Extraña figuración1

Publicado el 31 de julio de 2020


Luis de la Barreda Solórzano

Investigador del Instituto de Investigaciones Jurídicas, UNAM,
email lbarreda@unam.mx

Me resulta enormemente asombroso que haya gente que crea esa estrafalaria versión de que el coronavirus fue creado en un laboratorio como coartada, detrás de la cual se encuentran personajes como el empresario Bill Gates o el financiero George Soros, para que se hiciera necesaria una vacuna, la cual, al sernos inyectada, nos inocularía un chip para que fuéramos vigilados a escala planetaria.

Pero esa creencia no me causa mayor estupefacción que las que me provocan, por ejemplo, la que sostiene con éxito el movimiento antivacunas —que vincula a la vacuna triple viral con el autismo, y que ha logrado que el sarampión aumente en un 30%— o la que niega el cambio climático.

Me pasman esas creencias, pero no dudo de que tienen sus adeptos. Lo que me resulta sumamente difícil de admitir, aunque lo escucho con cierta frecuencia, es que haya personas que niegan la existencia del virus. Me dicen: “Ve a toda esa gente que sale sin mascarilla, que no guarda la sana distancia, que no sigue ninguna de las recomendaciones higiénicas de prevención”.

Es verdad, hay muchas personas que actúan como si la covid-19 fuera una invención, algo irreal. Pero, ¿es que acaso están convencidos de que todos los periódicos, todos los noticiarios, todos los gobiernos del mundo se pusieron de acuerdo para engañarnos; que los cientos de miles de muertes son una invención; que es falso que muchos deudos no han podido dar el último adiós a su ser querido, que hay saturación de los servicios hospitalarios, que médicos y enfermeros han muerto por atender a los contagiados?

¿Es creíble que estén persuadidos de que todo es una gigantesca mentira para sostener la cual los gobernantes tomaron medidas que han causado gravísimo daño a la economía, destruido muchas pequeñas empresas y dejado en el desempleo a millones de personas? ¿Todo eso para mantener el colosal engaño?

Creo que quienes prescinden de las medidas de prevención no lo hacen porque no acepten la existencia del virus, sino por otra razón muy diversa: cierta confianza en que el contagio les puede suceder a otros, no a uno mismo.

El hombre que después de beber 10 copas toma su automóvil y lo maneja a una velocidad excesiva no ignora que en esas condiciones suelen producirse accidentes de tránsito, y aun así se arriesga. ¿Por qué? Porque algo le dice que un percance automovilístico, por probable estadísticamente que sea, a él no le va a suceder.

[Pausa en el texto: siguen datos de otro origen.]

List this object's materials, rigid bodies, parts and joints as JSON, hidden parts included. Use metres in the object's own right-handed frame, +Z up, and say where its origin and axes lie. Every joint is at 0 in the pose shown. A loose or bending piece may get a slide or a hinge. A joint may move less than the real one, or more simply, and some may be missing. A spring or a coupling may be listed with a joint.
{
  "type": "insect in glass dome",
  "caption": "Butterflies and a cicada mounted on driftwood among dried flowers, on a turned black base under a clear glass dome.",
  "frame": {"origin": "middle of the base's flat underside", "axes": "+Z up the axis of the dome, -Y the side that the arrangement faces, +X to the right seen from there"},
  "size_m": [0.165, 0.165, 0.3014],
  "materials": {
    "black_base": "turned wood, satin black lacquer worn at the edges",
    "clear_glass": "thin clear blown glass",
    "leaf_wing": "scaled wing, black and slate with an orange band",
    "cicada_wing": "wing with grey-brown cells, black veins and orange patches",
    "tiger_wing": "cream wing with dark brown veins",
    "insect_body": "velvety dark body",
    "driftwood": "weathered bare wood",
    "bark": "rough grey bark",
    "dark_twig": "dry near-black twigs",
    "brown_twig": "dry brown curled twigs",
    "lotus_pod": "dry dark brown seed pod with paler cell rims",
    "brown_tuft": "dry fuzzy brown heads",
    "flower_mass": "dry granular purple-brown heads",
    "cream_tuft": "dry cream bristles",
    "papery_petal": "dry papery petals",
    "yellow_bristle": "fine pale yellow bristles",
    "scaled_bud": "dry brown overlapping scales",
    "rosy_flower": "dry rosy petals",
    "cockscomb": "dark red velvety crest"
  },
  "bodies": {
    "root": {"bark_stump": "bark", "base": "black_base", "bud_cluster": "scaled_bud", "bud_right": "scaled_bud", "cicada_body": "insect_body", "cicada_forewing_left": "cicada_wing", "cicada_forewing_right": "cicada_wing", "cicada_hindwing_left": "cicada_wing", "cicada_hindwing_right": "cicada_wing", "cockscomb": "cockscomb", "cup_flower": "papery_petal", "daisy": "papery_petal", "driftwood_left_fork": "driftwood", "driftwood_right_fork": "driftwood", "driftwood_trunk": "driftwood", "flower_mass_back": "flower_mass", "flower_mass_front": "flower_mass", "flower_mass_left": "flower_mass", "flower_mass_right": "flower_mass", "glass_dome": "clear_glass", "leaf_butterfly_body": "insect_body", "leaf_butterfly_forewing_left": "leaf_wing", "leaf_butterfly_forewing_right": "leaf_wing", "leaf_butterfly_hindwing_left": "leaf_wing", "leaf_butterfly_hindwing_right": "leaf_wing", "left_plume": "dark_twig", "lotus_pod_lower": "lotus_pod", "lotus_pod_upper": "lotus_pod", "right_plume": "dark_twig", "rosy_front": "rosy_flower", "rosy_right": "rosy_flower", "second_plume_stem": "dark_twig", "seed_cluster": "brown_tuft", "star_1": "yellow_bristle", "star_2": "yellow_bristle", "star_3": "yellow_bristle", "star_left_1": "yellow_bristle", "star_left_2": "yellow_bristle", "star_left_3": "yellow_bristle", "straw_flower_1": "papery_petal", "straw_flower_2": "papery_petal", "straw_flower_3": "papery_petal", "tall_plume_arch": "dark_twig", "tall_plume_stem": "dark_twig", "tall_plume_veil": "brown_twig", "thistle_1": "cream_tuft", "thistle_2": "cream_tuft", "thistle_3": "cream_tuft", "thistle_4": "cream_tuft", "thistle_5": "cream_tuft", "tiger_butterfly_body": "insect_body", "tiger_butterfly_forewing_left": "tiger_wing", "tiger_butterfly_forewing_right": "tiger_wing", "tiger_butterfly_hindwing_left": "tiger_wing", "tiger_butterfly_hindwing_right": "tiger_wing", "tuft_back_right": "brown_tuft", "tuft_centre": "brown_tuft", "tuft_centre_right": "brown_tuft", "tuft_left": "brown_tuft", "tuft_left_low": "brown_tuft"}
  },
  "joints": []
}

Numerosas parejas de adolescentes que deciden tener relaciones sexuales, pero no quieren que el coito tenga un bebé como consecuencia, llevan adelante su propósito sin utilizar método anticonceptivo alguno, aun a sabiendas de que abundan los embarazos no deseados, los cuales tienen consecuencias desfavorables en el propio proyecto de vida. ¿Por qué? Por una extraña convicción de que, por muy probable que sea que el resultado del coito sea la preñez, ése no será su caso.

Usar mascarilla, mantenerse a dos metros de distancia cuando se tiene la necesidad de salir de casa, evitar el contacto físico con el prójimo (por más que ese contacto sea muy deseable con ciertas personas) y lavarse las manos con frecuencia no son tareas demasiado complicadas —excluyo, desde luego, a quienes les resulta imposible guardar ese distanciamiento, como los usuarios del Metro— y, en cambio, pueden aportarnos el inmenso beneficio de no contagiarnos de un virus que puede resultar mortal. ¿Por qué no hacerlo?

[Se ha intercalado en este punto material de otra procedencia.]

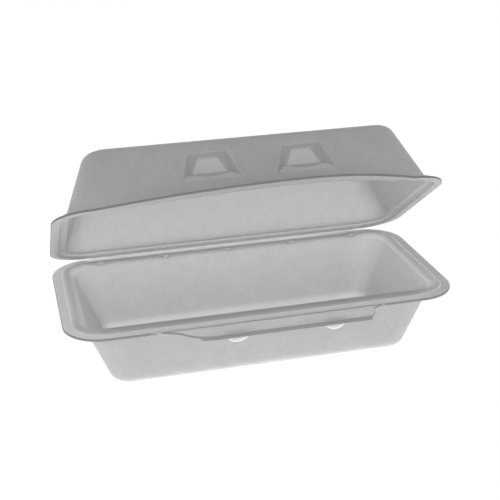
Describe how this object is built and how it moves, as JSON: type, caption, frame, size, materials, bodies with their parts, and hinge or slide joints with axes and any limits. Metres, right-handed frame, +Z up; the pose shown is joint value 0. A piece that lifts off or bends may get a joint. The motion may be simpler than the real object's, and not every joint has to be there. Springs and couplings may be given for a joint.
{
  "type": "hinged foam clamshell container",
  "caption": "Hinged foam food container: an oblong tray, a deep lid with two lock windows, and a fold-up lock flap with two lugs on the front rim.",
  "frame": {"origin": "centre of the tray's underside, on the surface it stands on", "axes": "+X along the hinge, to the right seen from the front; +Y from the front to the hinge; +Z up"},
  "size_m": [0.2222, 0.1373, 0.1249],
  "materials": {
    "foam": "soft satin skin of extruded polystyrene foam, pale grey, fine mottled cells"
  },
  "bodies": {
    "tray": {"tray": "foam"},
    "lid": {"lid": "foam"},
    "lock_flap": {"lock_flap": "foam"}
  },
  "joints": [
    {"name": "lid_hinge", "type": "hinge", "parent": "tray", "child": "lid", "pos_m": [0, 0.0573, 0.03895], "axis": [-1, 0, 0], "range_deg": [-34, 142]},
    {"name": "lock_flap_fold", "type": "hinge", "parent": "tray", "child": "lock_flap", "pos_m": [0, -0.0573, 0.0388], "axis": [-1, 0, 0], "range_deg": [0, 78]}
  ]
}
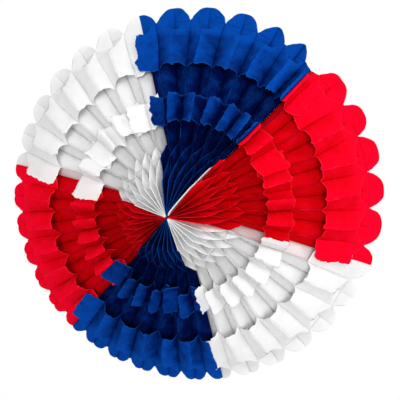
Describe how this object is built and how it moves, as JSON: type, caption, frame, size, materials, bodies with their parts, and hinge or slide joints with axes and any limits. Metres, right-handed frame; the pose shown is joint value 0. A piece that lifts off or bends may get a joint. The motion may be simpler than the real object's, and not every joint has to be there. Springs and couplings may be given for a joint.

A esa rara figuración de que las desgracias les ocurren a otros, pero no a uno mismo, contribuye de manera importante —pedagogía del poderoso— observar al mismísimo Presidente sin cubrebocas, afirmando que no lo usará hasta que las autoridades de salud le digan que es necesario, a pesar de los varios estudios que demuestran, sin lugar a duda, la utilidad de la mascarilla.

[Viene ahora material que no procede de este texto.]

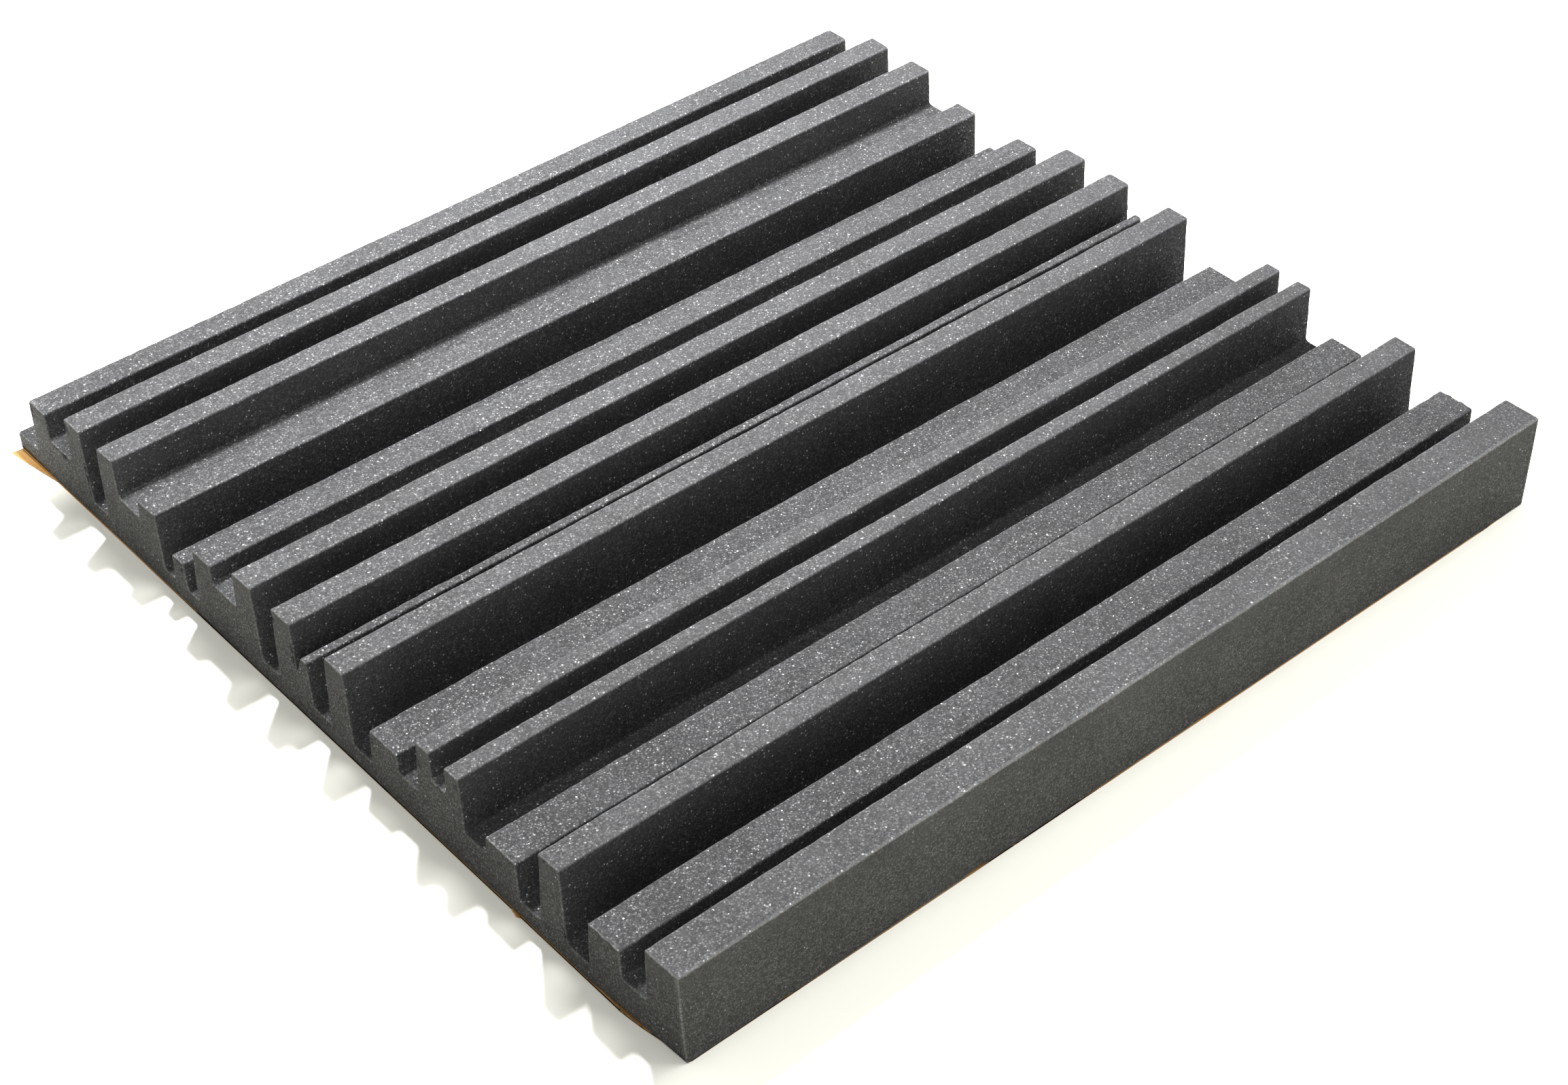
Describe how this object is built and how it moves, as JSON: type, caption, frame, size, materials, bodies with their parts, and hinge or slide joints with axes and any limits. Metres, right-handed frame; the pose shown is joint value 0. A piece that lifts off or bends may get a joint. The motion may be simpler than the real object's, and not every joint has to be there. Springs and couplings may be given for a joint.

A esa sorprendente certeza tal vez también coadyuva el subregistro oficial de casos. Si se dieran a conocer las cifras reales, algunos quizá ya no estarían tan seguros, simplemente por advertir el porcentaje de contagiados, de que a ellos no puede pasarles.

En fin, el virus ha contado para su vertiginosa propagación con varios aliados. A la negligencia, la falsedad, la torpeza y la mezquindad con que ha sido enfrentado por el gobierno federal, se agrega la propia complicidad de las víctimas potenciales o actuales.


NOTAS:
1 Se reproduce con autorización del autor, publicado en Excelsior, el 30 de julio de 2020.